> **What is required**: Can you write out all of the material below, word for word?

++++++

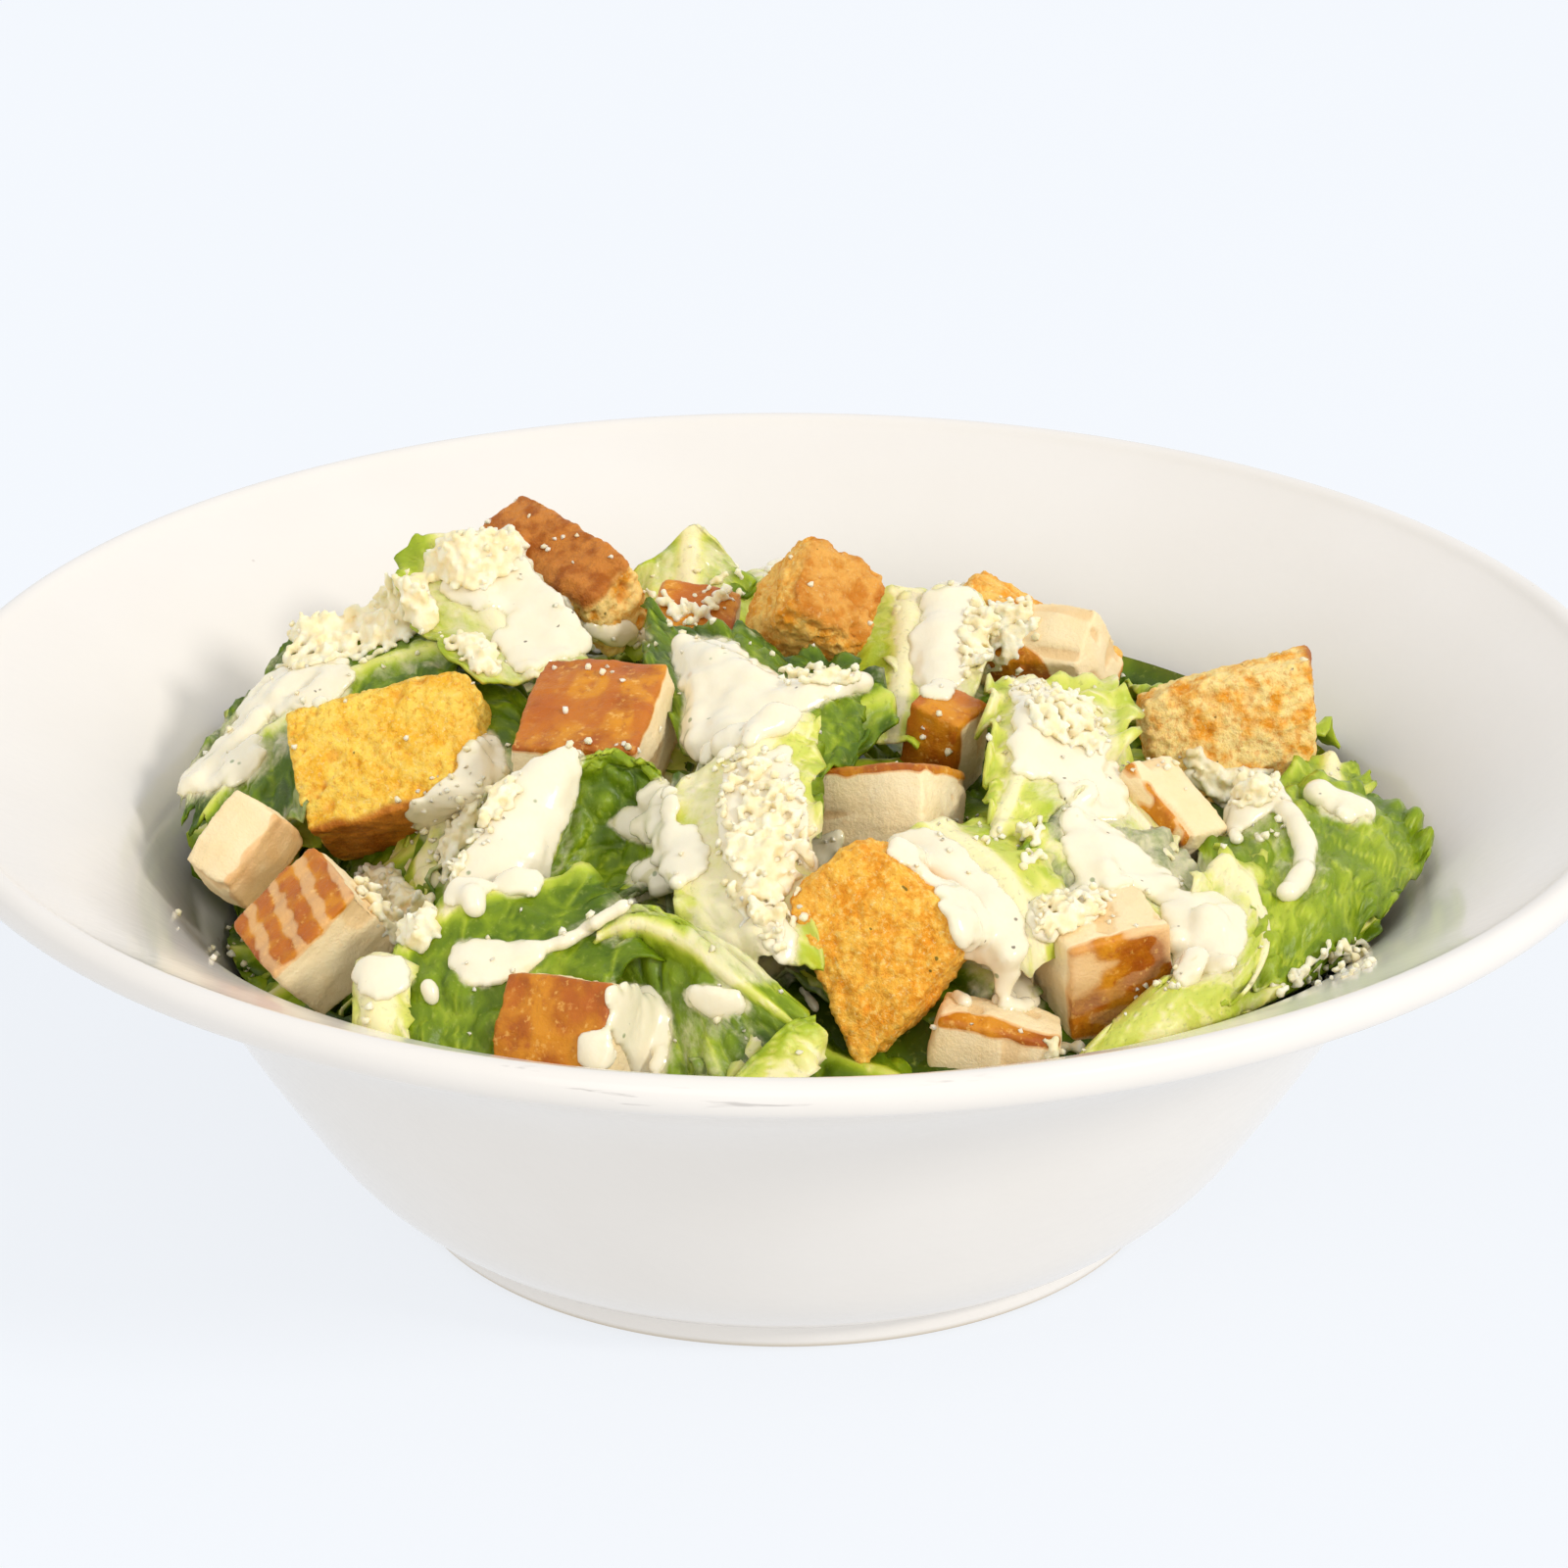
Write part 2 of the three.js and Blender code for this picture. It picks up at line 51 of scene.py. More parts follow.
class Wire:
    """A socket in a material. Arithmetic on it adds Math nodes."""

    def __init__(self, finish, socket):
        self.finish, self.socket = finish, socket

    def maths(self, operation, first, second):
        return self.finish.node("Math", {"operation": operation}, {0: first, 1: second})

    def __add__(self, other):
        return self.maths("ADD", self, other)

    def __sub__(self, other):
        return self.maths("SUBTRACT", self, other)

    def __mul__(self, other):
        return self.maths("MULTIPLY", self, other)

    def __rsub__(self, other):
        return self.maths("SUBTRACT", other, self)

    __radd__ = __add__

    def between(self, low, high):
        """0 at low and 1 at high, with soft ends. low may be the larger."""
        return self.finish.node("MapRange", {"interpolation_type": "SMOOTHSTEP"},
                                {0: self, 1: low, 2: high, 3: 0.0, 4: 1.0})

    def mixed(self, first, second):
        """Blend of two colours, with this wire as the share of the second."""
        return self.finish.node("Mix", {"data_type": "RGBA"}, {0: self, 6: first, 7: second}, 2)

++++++

> **Task solution**:
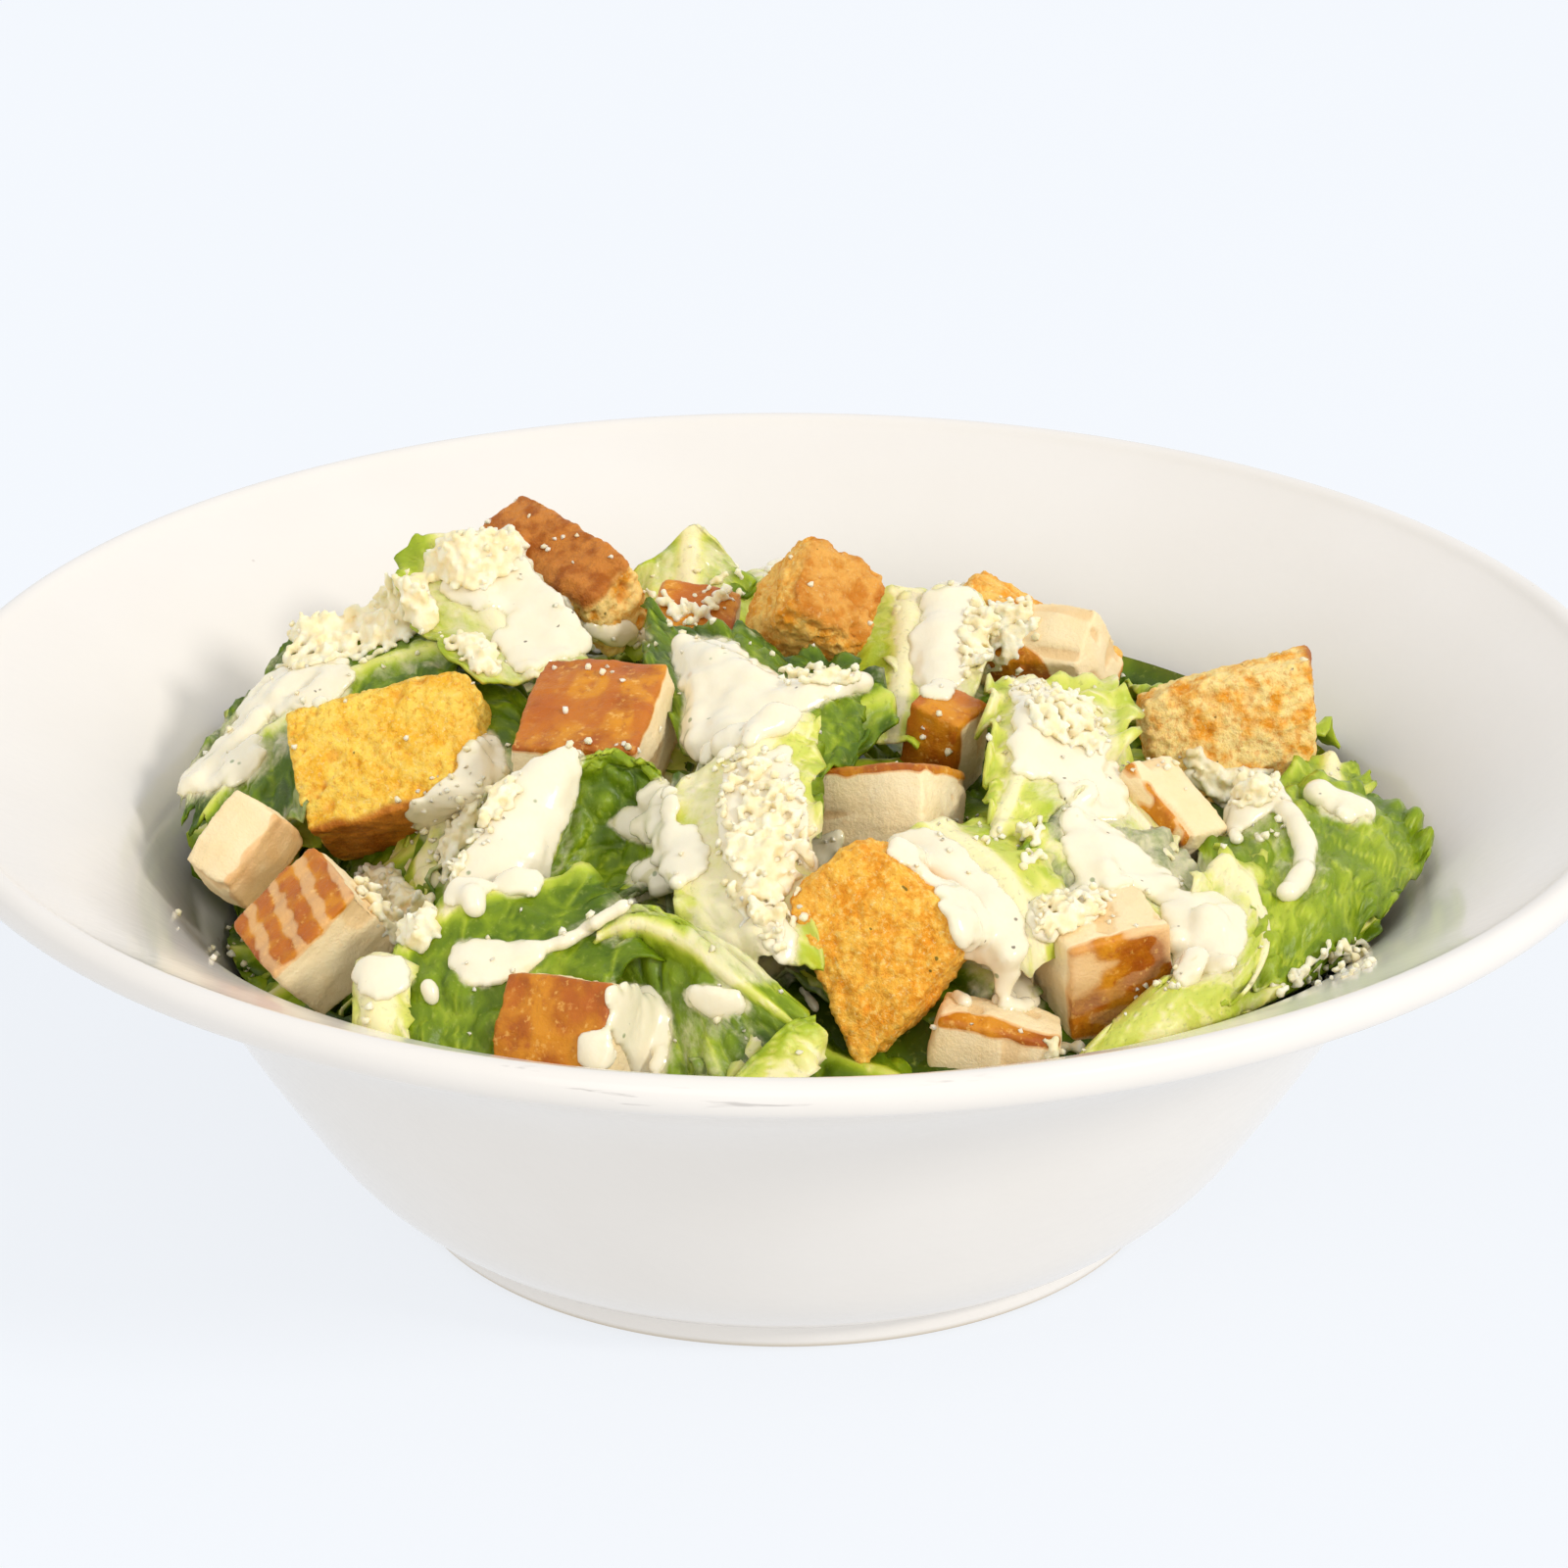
Write part 2 of the three.js and Blender code for this picture. It picks up at line 51 of scene.py. More parts follow.
class Wire:
    """A socket in a material. Arithmetic on it adds Math nodes."""

    def __init__(self, finish, socket):
        self.finish, self.socket = finish, socket

    def maths(self, operation, first, second):
        return self.finish.node("Math", {"operation": operation}, {0: first, 1: second})

    def __add__(self, other):
        return self.maths("ADD", self, other)

    def __sub__(self, other):
        return self.maths("SUBTRACT", self, other)

    def __mul__(self, other):
        return self.maths("MULTIPLY", self, other)

    def __rsub__(self, other):
        return self.maths("SUBTRACT", other, self)

    __radd__ = __add__

    def between(self, low, high):
        """0 at low and 1 at high, with soft ends. low may be the larger."""
        return self.finish.node("MapRange", {"interpolation_type": "SMOOTHSTEP"},
                                {0: self, 1: low, 2: high, 3: 0.0, 4: 1.0})

    def mixed(self, first, second):
        """Blend of two colours, with this wire as the share of the second."""
        return self.finish.node("Mix", {"data_type": "RGBA"}, {0: self, 6: first, 7: second}, 2)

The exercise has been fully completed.